For Christians, whose faith arrived in Bolivia with the Spanish Conquistadors almost 500 years ago, the fight is over fundamental values, which they say the new constitution shoves aside, and replaces with ultra liberal concepts, or worse, indigenous religions.
They contend the new constitution appears to opens the door to abortion and gay marriage, although it doesn’t speak directly to either issue.
The Catholic church hoped the constitution would define life as beginning at conception, and marriage as being between a man and a woman. The text doesn’t offer a clear definition on either point, instead offering broad statements such as one that “guarantees the exercise of sexual and reproductive rights,” language that has religious groups worried. “One of the problems with the constitution is that it’s full of ambiguity,” said Robert Flock, vicar general of the Santa Cruz archdiocese.
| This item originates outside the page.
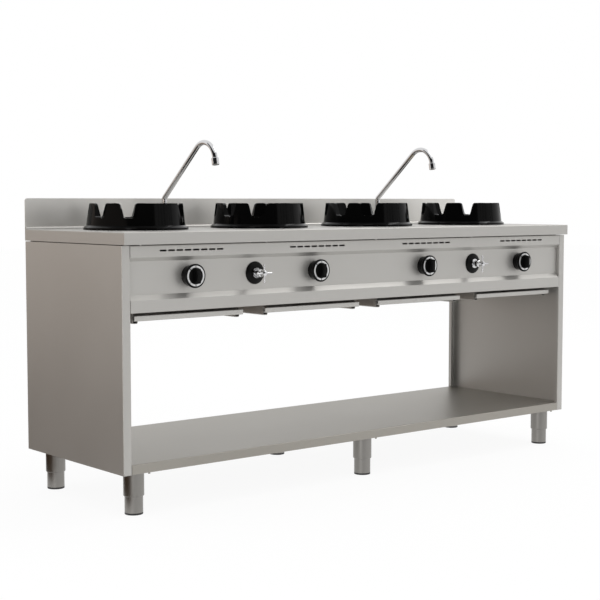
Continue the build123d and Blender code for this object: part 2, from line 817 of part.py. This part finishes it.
with BuildPart() as burner_feed:
    feed_start = control_height + valve_boss
    y_injector = y_front + injector_set
    with BuildLine(Plane.YZ):
        FilletPolyline(
            (y_valve, feed_start),
            (y_valve, mixer_height),
            (y_injector, mixer_height),
            radius=feed_bend,
        )
    with BuildSketch(Plane.XY.offset(feed_start)):
        with Locations((0, y_valve)):
            Circle(feed_radius)
            Circle(feed_radius - feed_wall, mode=Mode.SUBTRACT)
    sweep()
    with BuildSketch(Plane.XZ.offset(-y_injector)):
        with Locations((0, mixer_height)):
            RegularPolygon(injector_radius, 6)
            Circle(injector_bore, mode=Mode.SUBTRACT)
    extrude(amount=-injector_length)
with BuildPart() as burner_feeds:
    with Locations(*[(x, 0, 0) for x in bay_x]):
        add(burner_feed.part)
burner_feeds.part.label = "burner_feeds"
export_step(burner_feeds.part, "parts/burner_feeds.step")

# --------------------------------------------------------------------------------- knobs
# A fixed bezel holds a marked dial ring. The knob inside it turns the plug through the
# spindle, and must be pressed in before it turns.
with BuildPart() as spindle:
    with BuildSketch(Plane.XZ.offset(spindle_front)):
        Circle(spindle_radius)
    extrude(amount=-spindle_front - spindle_rear)
save_in_bays(spindle, "spindle", y_panel, control_height)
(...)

The constitution “could open the door to a civil law allowing homosexual marriage if there was a public will to do that.”
The Catholic church disavowed the evangelical christian ads, but followed with its own detailed critique of the proposed constitution, handed out after Mass in cities around Bolivia prior to the election. While praising Mr. Morales’ focus on the poor, it raised concerns about his effort to concentrate power in his hands.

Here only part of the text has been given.